Write out the listing below again, precisely as it is given.
BEGIN Information shown
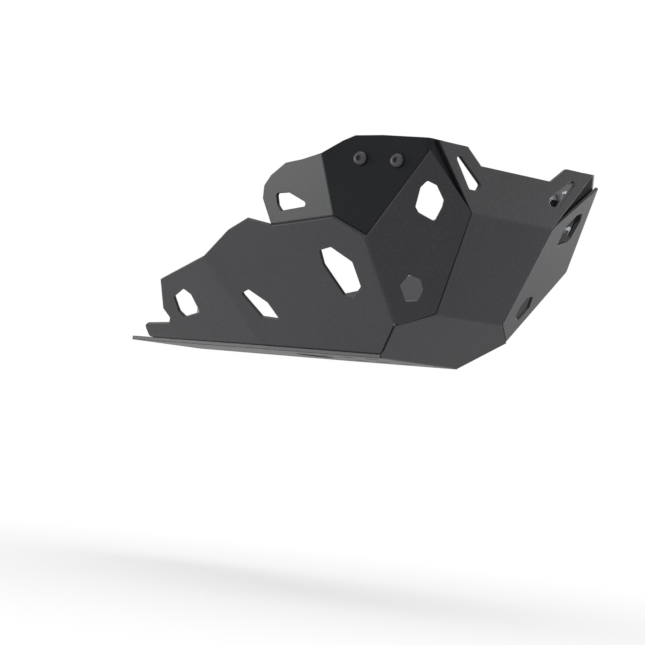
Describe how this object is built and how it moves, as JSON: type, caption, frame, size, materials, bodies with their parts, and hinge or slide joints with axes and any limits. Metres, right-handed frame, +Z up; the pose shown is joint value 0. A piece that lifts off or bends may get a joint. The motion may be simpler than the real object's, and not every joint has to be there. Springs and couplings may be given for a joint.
{
  "type": "motorcycle skid plate",
  "caption": "Motorcycle skid plate: open trough of folded, powder-coated aluminium sheet with a raised front, pierced sides, side wings and rubber-mounted frame brackets.",
  "frame": {"origin": "middle of the box round the part, at the underside of the floor", "axes": "+X towards the front wheel, +Y to the rider's left, +Z up"},
  "size_m": [0.514, 0.316, 0.206],
  "materials": {
    "coated_sheet": "matt anthracite powder coat with a fine texture, on aluminium sheet",
    "wing_coat": "satin black powder coat, smoother than that of the other sheets",
    "painted_steel": "satin black paint on steel",
    "black_screw": "dark burnished steel, slightly worn on the heads",
    "zinc_steel": "bright zinc plating",
    "aluminium_stud": "plain drawn aluminium",
    "rubber": "matt black rubber"
  },
  "bodies": {
    "root": {"centre_plate": "coated_sheet", "side_panel_right": "coated_sheet", "side_panel_left": "coated_sheet", "wing_right": "wing_coat", "wing_left": "wing_coat", "seam_strip_right": "coated_sheet", "seam_strip_left": "coated_sheet", "centre_studs": "aluminium_stud", "side_studs": "aluminium_stud", "stud_nuts": "zinc_steel", "floor_screws": "black_screw", "floor_nuts": "zinc_steel", "frame_bracket_right": "painted_steel", "frame_bracket_left": "painted_steel", "wing_screws": "black_screw", "wing_dampers": "rubber", "wing_sleeves": "zinc_steel", "bracket_nuts": "zinc_steel", "tail_bracket": "painted_steel", "tail_screws": "black_screw", "tail_dampers": "rubber", "tail_sleeves": "zinc_steel", "tail_nuts": "zinc_steel"}
  },
  "joints": []
}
END Information shown
Reply to the task
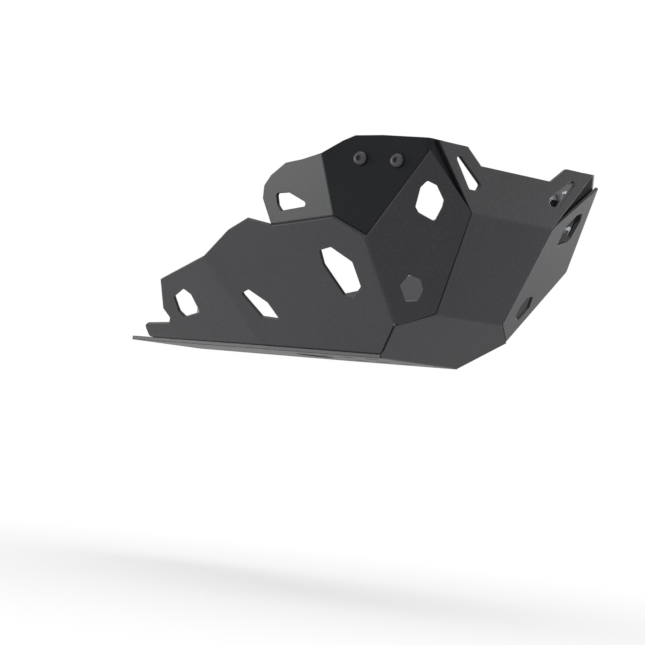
Describe how this object is built and how it moves, as JSON: type, caption, frame, size, materials, bodies with their parts, and hinge or slide joints with axes and any limits. Metres, right-handed frame, +Z up; the pose shown is joint value 0. A piece that lifts off or bends may get a joint. The motion may be simpler than the real object's, and not every joint has to be there. Springs and couplings may be given for a joint.
{
  "type": "motorcycle skid plate",
  "caption": "Motorcycle skid plate: open trough of folded, powder-coated aluminium sheet with a raised front, pierced sides, side wings and rubber-mounted frame brackets.",
  "frame": {"origin": "middle of the box round the part, at the underside of the floor", "axes": "+X towards the front wheel, +Y to the rider's left, +Z up"},
  "size_m": [0.514, 0.316, 0.206],
  "materials": {
    "coated_sheet": "matt anthracite powder coat with a fine texture, on aluminium sheet",
    "wing_coat": "satin black powder coat, smoother than that of the other sheets",
    "painted_steel": "satin black paint on steel",
    "black_screw": "dark burnished steel, slightly worn on the heads",
    "zinc_steel": "bright zinc plating",
    "aluminium_stud": "plain drawn aluminium",
    "rubber": "matt black rubber"
  },
  "bodies": {
    "root": {"centre_plate": "coated_sheet", "side_panel_right": "coated_sheet", "side_panel_left": "coated_sheet", "wing_right": "wing_coat", "wing_left": "wing_coat", "seam_strip_right": "coated_sheet", "seam_strip_left": "coated_sheet", "centre_studs": "aluminium_stud", "side_studs": "aluminium_stud", "stud_nuts": "zinc_steel", "floor_screws": "black_screw", "floor_nuts": "zinc_steel", "frame_bracket_right": "painted_steel", "frame_bracket_left": "painted_steel", "wing_screws": "black_screw", "wing_dampers": "rubber", "wing_sleeves": "zinc_steel", "bracket_nuts": "zinc_steel", "tail_bracket": "painted_steel", "tail_screws": "black_screw", "tail_dampers": "rubber", "tail_sleeves": "zinc_steel", "tail_nuts": "zinc_steel"}
  },
  "joints": []
}